A Portuguese-flagged container ship was hit by a drone in the far reaches of the Arabian Sea, corresponding with a claim by Yemen's Houthi rebels that they assaulted the ship there, authorities said on Tuesday.

The attack on the ship, MSC Orion, occurred some 600 kilometres off the coast of Yemen and appeared to be the first confirmed deep-sea assault claimed by the Houthis since they began targeting ships in November. 

It suggests the Houthis — or potentially their main benefactor, Iran — might be able to strike deep into the Indian Ocean.

The attack happened last Friday, according to the Joint Maritime Information Centre, which operates as part of the US-led Combined Maritime Forces in the Mideast. After the attack, the crew discovered debris apparently from a drone on board, the centre said.

The ship, which was bound for Oman, “sustained only minor damage and all crew on board are safe,” the centre said. 

MSC Orion has been associated with London-based Zodiac Maritime, which is part of Israeli billionaire Eyal Ofer’s Zodiac Group. 

It was operating on behalf of the Mediterranean Shipping Co, an Italy-based firm. The Joint Maritime Information Centre reported the ship was likely targeted due to its perceived Israeli affiliation.

Brigadier General Yahya Saree, a military spokesman for Yemen's Houthi rebels, claimed the attack on the Orion early on Tuesday. He did not explain why it took the rebels days to acknowledge the attack.

Uncertainty over Houthi's means

The attack immediately raised questions about how the Houthis could have carried out an assault hundreds of kilometres from the shores of Yemen on a moving target. 

Their primary area of attack so far has been in the Red Sea, the Gulf of Aden and the narrow Bab el-Mandeb Strait that connects the two waterways key for international trade.
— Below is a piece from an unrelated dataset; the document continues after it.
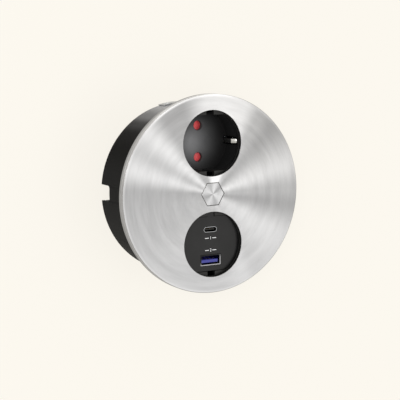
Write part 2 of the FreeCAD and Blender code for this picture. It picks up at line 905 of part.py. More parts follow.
def terminal_block():
    """The three-pole block that the mains lead is wired to."""
    low, high = block_bottom, block_top
    body = rounded_block(block_half_x, block_half_y, block_corner, low, high, -block_x, 0)
    removed = []
    for pole in (-1, 0, 1):
        bore = cylinder(pole_bore, -block_half_x - over, block_half_x + over)
        bore.rotate(Vector(0, 0, 0), Vector(0, 1, 0), 90)
        removed.append(moved(bore, -block_x, pole * pole_pitch, pole_centre))
    for x, y in pole_screw_places():
        removed.append(cylinder(pole_screw_radius + running_gap, low - over, pole_centre, x, y))
    for side in (1, -1):
        y = side * block_post_y
        removed.append(cylinder(screw_clearance, low - over, high + over, -block_x, y))
        removed.append(cylinder(screw_head_radius + fit_gap, low - over, block_screw_seat, -block_x, y))
    return cut_all(body, removed)


def pole_screw_places():
    return [
        (side * pole_screw_x - block_x, pole * pole_pitch)
        for pole in (-1, 0, 1)
        for side in (1, -1)
    ]


def terminal_screws():
    """The six wire screws of the terminal block."""
    low, high = block_bottom + fit_gap, pole_centre - fit_gap
    screws = []
    for x, y in pole_screw_places():
        screw = cylinder(pole_screw_radius, low, high, x, y)
        screws.append(screw.cut(driver_slot(pole_screw_radius, low, x, y)))
    return Part.makeCompound(screws)


def block_screws():
    """Two screws that hold the terminal block to its posts."""
    tip = block_top + pilot_depth - tip_gap
    places = [(-block_x, side * block_post_y) for side in (1, -1)]
    return Part.makeCompound([pan_screw(block_screw_seat, tip, x, y) for x, y in places])


def cable_clamp():
    """The bar that holds the mains lead against the saddle."""
    low, half_y = clamp_bar_bottom, clamp_post_y + post_radius
    parts = [rounded_block(clamp_half_x, half_y, clamp_corner, low, clamp_bar_top, -clamp_x, 0)]
    removed = []
    for side in (1, -1):
        y = side * clamp_post_y
        parts.append(cylinder(post_radius, low, clamp_top, -clamp_x, y))
        removed.append(cylinder(screw_clearance, low - over, clamp_top + over, -clamp_x, y))
        removed.append(cylinder(screw_head_radius + fit_gap, low - over, clamp_screw_seat, -clamp_x, y))
    return cut_all(join(parts), removed)


def clamp_screws():
    """Two screws, sunk in the clamp's bar, that draw it to the posts."""
    tip = clamp_top + pilot_depth - tip_gap
    places = [(-clamp_x, side * clamp_post_y) for side in (1, -1)]
    return Part.makeCompound([pan_screw(clamp_screw_seat, tip, x, y) for x, y in places])


def back_cover():
    """The rear plate, inset in the can, cut out in line with the cable outlet."""
    radius = wall_inside - cover_gap
    plate = cylinder(radius, cover_rear, cover_front)
    low, high = cover_rear - over, cover_front + over
    inset = outlet_inset - housing_radius
    outlet = block(-housing_radius, inset, -outlet_width / 2, outlet_width / 2, low, high)
    removed = [outlet.makeFillet(outlet_corner, straight_edges(outlet, UP, x=inset))]
    for x, y in cover_posts():
        removed.append(cylinder(screw_clearance, low, high, x, y))
        removed.append(cone(countersink_radius, screw_clearance, cover_rear, cover_front - fit_gap, x, y))
    return cut_all(plate, removed)


def cover_posts():
    """Where the four posts of the back cover stand."""
    return [(x * cover_post_x, y * cover_post_y) for x in (1, -1) for y in (1, -1)]


def cover_screws():
    """Four countersunk screws, flush with the back cover."""
    head_top = cover_front - fit_gap
    tip = cover_front + pilot_depth - tip_gap
    screws = []
    for x, y in cover_posts():
        head = cone(countersink_radius - running_gap, screw_radius, cover_rear, head_top, x, y)
        shank = cylinder(screw_radius, head_top, tip, x, y)
        screws.append(join([head, shank]).cut(driver_slot(countersink_radius, cover_rear, x, y)))
    return Part.makeCompound(screws)


def clip_pad(side):
    """The fixed pad of a spring clip, riveted to the wall at the rear edge."""
    start, stop = side * 90 - clip_half_angle, side * 90 + clip_half_angle
    outer = housing_radius + clip_sheet
    body = sector(housing_radius, outer, start, stop, housing_rear, housing_rear + clip_pad_height)
    return cut_all(body, on_rivet_axes(rivet_radius, clip_sheet + over))


def clip_tongue(side):
    """The sprung tongue of a clip, leaning out from the wall towards the flange."""
    inner = housing_radius + clip_gap
    low = housing_rear + clip_pad_height + clip_gap
    high = low + clip_tongue_length
    leaf = sector(inner, inner + clip_sheet, 90 - clip_half_angle, 90 + clip_half_angle, low, high)
    outline = block(-clip_tongue_half, clip_tongue_half, 0, 2 * inner, low, high)
    free_edges = straight_edges(outline, Vector(0, 1, 0), z=high)
    leaf = leaf.common(outline.makeFillet(clip_tip_round, free_edges))
    leaf.rotate(Vector(0, inner, low), Vector(1, 0, 0), -clip_lean)
    if side < 0:
        leaf.rotate(Vector(0, 0, 0), UP, 180)
    return leaf


def on_rivet_axes(radius, length):
    """Cylinders on the rivets' axes, from the heads' outer faces to a length inside the pads' faces."""
    found = []
    for side in (1, -1):
        for turn in (1, -1):
            x, y = polar(housing_radius + clip_sheet + rivet_head, side * 90 + turn * rivet_angle)
            inward = Vector(-x, -y, 0).normalize()
            start = Vector(x, y, housing_rear + clip_pad_height / 2)
            found.append(Part.makeCylinder(radius, length + rivet_head, start, inward))
    return found


def clip_rivets():
    """Four flat-headed rivets through the pads and the wall."""
    shanks = on_rivet_axes(rivet_radius, clip_sheet + housing_wall)
    heads = on_rivet_axes(rivet_head_radius, 0)
    return Part.makeCompound([join([shank, head]) for shank, head in zip(shanks, heads)])


def export(name, shape):
    shape.exportStep(os.path.join("parts", name + ".step"))


def main():
    os.makedirs("parts", exist_ok=True)
    export("lid_plate", lid_plate())
    export("lid_carrier", lid_carrier())
    export("hex_spindle", hex_spindle())
    export("spring_washer", spring_washer())
    export("retaining_ring", retaining_ring())
    export("trim_ring", trim_ring())
    export("glide_ring", glide_ring())
    export("flange_seal", flange_seal())
    export("housing", housing())
    export("deck", deck())
    export("mains_insert", mains_insert())
    export("shutter", shutter())
    export("shutter_spring", shutter_spring())
    export("contact_base", contact_base())
    export("base_screws", base_screws())
    export("live_contact", pin_contact(1))
    export("neutral_contact", pin_contact(-1))
    export("earth_strap", earth_strap())
    export("insert_screws", insert_screws())
    export("usb_faceplate", usb_faceplate())
    export("usb_case", usb_case())
    export("usb_a_shell", usb_a_shell())
    export("usb_a_tongue", usb_a_tongue())
    export("usb_c_shell", usb_c_shell())
    export("usb_c_tongue", usb_c_tongue())
    export("usb_port_board", usb_port_board())
    export("usb_power_board", usb_power_board())
    export("usb_transformer", usb_transformer())
    export("usb_capacitors", usb_capacitors())
    export("board_header", board_header())
    export("terminal_block", terminal_block())
    export("terminal_screws", terminal_screws())
    export("block_screws", block_screws())
    export("cable_clamp", cable_clamp())
    export("clamp_screws", clamp_screws())
    export("back_cover", back_cover())
    export("cover_screws", cover_screws())
    export("clip_pad_upper", clip_pad(1))
    export("clip_pad_lower", clip_pad(-1))
    export("clip_tongue_upper", clip_tongue(1))
    export("clip_tongue_lower", clip_tongue(-1))
    export("clip_rivets", clip_rivets())


main()
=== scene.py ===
"""Looks of the worktop socket: a turning spun-steel lid over a mains recess and a USB charger.

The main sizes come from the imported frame. Finer ones are settings, or are named with their piece.
Lengths are in metres.
"""

import bmesh
import bpy
import json
import math
from bpy.props import FloatProperty, FloatVectorProperty, IntProperty, PointerProperty
from mathutils import Matrix, Vector


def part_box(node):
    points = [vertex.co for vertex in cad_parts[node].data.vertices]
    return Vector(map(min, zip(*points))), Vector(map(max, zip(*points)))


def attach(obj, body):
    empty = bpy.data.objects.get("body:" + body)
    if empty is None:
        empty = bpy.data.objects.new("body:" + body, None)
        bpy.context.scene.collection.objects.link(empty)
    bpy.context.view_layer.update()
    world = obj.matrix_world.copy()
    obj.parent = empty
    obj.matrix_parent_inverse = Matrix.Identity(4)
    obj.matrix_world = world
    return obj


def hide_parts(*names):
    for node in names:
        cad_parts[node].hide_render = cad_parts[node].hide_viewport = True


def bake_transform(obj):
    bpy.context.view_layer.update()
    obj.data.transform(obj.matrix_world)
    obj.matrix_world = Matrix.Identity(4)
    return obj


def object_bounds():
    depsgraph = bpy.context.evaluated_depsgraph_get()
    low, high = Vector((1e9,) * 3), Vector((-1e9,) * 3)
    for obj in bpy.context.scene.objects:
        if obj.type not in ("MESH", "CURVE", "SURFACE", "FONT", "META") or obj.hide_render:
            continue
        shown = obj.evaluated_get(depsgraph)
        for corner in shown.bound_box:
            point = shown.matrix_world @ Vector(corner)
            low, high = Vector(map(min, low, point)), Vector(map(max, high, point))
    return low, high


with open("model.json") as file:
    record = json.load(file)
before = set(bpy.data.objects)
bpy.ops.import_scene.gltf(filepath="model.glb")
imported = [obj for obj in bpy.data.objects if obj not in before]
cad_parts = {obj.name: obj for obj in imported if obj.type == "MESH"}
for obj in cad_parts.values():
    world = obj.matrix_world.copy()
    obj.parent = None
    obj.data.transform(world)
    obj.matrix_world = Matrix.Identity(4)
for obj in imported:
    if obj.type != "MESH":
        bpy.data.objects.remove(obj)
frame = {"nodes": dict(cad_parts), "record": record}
cad_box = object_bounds()
cad_nodes = frame["nodes"]

bl_info = {
    "name": "Worktop socket looks",
    "version": (1, 0, 0),
    "blender": (4, 5, 0),
    "location": "3D View > Sidebar > Worktop socket",
    "description": "Dresses the worktop socket's solids with finished meshes and materials",
    "category": "Object",
}

MM = 0.001

# How finely a mesh is joined, shaded and rounded
MERGE_DISTANCE = 0.002 * MM
FLAT_ANGLE = math.radians(0.5)
BEVEL_ANGLE = math.radians(35)
SHARP_ANGLE = math.radians(32)
LEVEL_NORMAL = 0.99999
CORNER_STEPS = 5
FLARE_STEPS = 4
OPENING_STEPS = 160

lid_low, lid_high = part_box("lid_plate")
ring_low, ring_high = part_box("trim_ring")
insert_low, insert_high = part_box("mains_insert")
face_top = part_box("usb_faceplate")[1].z
lid_radius = min(lid_high.x, lid_high.y, -lid_low.x, -lid_low.y)
lid_top = lid_high.z
module_offset = (insert_low.y + insert_high.y) / 2


# Settings

def length(name, description, default, low=0.0):
    return FloatProperty(
        name=name, description=description, default=default, min=low, unit="LENGTH", precision=5
    )


def colour(name, description, default):
    return FloatVectorProperty(
        name=name, description=description, default=default, size=3, min=0, max=1, subtype="COLOR"
    )


def share(name, description, default):
    return FloatProperty(name=name, description=description, default=default, min=0, max=1, subtype="FACTOR")


def angle(name, description, degrees, limit):
    return FloatProperty(
        name=name, description=description, default=math.radians(degrees), min=-math.radians(limit),
        max=math.radians(limit), unit="ROTATION",
    )


class LidSettings(bpy.types.PropertyGroup):
    """The spun steel of the lid, its trim ring and its pivot."""

    sheet: length("Sheet", "Thickness of the steel", 0.8 * MM)
    opening_radius: length("Opening radius", "Radius of the two round openings", 19.5 * MM)
    hexagon_flats: length("Hexagon", "Distance across the flats of the hexagonal hole", 13.6 * MM)
    rim_round: length("Rim rounding", "Radius of the rim's rolled edge", 0.4 * MM)
    hole_round: length("Hole rounding", "Radius of the openings' upper edges", 0.15 * MM)
    steps: IntProperty(name="Steps", description="Sides of the round rim", default=288, min=32, max=720)
    roughness: share("Roughness", "How blurred the spun steel's reflections are", 0.34)
    anisotropy: share("Anisotropy", "How much the spun grooves stretch the reflections", 0.6)


class CanSettings(bpy.types.PropertyGroup):
    """The mouldings: can, deck, cover, recess, charger's face and shutter."""

    can_colour: colour("Can", "Colour of the can's plastic", (0.008, 0.008, 0.0082))
    recess_colour: colour("Recess", "Colour of the recess's plastic", (0.012, 0.012, 0.0122))
    face_colour: colour("Face", "Colour of the charger's face", (0.006, 0.006, 0.0064))
    shutter_colour: colour("Shutter", "Colour of the shutter", (0.95, 0.105, 0.115))
    edge: length("Broken edges", "Width of the mouldings' broken edges", 0.2 * MM)
    grain: length("Grain", "Size of the moulded surface's grain", 0.35 * MM)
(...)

Those are close to Yemen's shoreline — unlike the site of the MSC Orion attack.

The Houthis are not known to operate an expeditionary naval fleet, nor do they have access to satellites or other sophisticated means of controlling long-distance drones.
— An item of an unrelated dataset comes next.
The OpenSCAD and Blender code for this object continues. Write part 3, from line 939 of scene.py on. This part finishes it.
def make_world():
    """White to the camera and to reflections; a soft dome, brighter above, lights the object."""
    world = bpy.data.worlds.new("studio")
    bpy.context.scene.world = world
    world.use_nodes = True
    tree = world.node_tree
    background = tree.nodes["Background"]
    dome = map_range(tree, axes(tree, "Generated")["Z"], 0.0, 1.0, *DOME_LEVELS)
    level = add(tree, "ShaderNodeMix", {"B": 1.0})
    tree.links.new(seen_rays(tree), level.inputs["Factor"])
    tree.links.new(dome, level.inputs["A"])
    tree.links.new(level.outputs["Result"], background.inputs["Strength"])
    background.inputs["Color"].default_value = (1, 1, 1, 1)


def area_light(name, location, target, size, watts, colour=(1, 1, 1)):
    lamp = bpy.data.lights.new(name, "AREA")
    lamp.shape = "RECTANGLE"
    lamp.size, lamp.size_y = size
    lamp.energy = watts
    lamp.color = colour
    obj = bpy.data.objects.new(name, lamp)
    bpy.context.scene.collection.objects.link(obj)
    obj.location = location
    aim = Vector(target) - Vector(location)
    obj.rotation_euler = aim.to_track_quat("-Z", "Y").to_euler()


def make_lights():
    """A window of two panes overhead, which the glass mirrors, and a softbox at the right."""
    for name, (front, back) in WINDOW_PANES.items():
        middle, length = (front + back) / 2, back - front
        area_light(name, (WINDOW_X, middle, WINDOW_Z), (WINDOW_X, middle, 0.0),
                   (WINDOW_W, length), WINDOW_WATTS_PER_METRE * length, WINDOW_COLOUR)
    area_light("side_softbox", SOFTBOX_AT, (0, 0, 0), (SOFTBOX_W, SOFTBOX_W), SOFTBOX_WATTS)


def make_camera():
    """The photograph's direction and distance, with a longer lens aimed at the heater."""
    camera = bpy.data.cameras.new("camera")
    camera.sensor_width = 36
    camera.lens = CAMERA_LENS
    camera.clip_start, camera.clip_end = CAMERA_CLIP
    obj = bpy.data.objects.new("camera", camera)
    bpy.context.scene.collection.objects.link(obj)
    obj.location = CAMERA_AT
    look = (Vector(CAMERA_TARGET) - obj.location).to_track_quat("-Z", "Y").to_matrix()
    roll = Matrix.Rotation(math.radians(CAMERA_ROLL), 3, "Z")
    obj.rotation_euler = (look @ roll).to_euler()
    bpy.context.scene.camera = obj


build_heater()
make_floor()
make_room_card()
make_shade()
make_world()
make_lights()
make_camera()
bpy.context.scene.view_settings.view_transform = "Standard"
Iran, which has been supplying the Shiite rebels in their years-long war in Yemen, has been assessed by the West and experts to have been behind at least one complex attack claimed by the Houthis — the 2019 attack on Saudi Arabia's oil fields that temporarily halved the kingdom's energy production. 

Tehran also routinely operates military vessels in the Arabian Sea and just seized the Portuguese-flagged MSC Aries and its crew just before its unprecedented drone-and-missile attack on Israel on 13 April.

Iranian state media uniformly reported the Houthis' claim of carrying out the attack on the Orion. Iran's mission to the United Nations did not respond to a request for comment.

The Houthis say their attacks on shipping in the Red Sea and Gulf of Aden are aimed at pressuring Israel to end its war against Hamas in Gaza, which has killed more than 34,000 Palestinians there. The war began after Hamas-led militants attacked Israel on 7 October, killing 1,200 people and taking some 250 others hostage.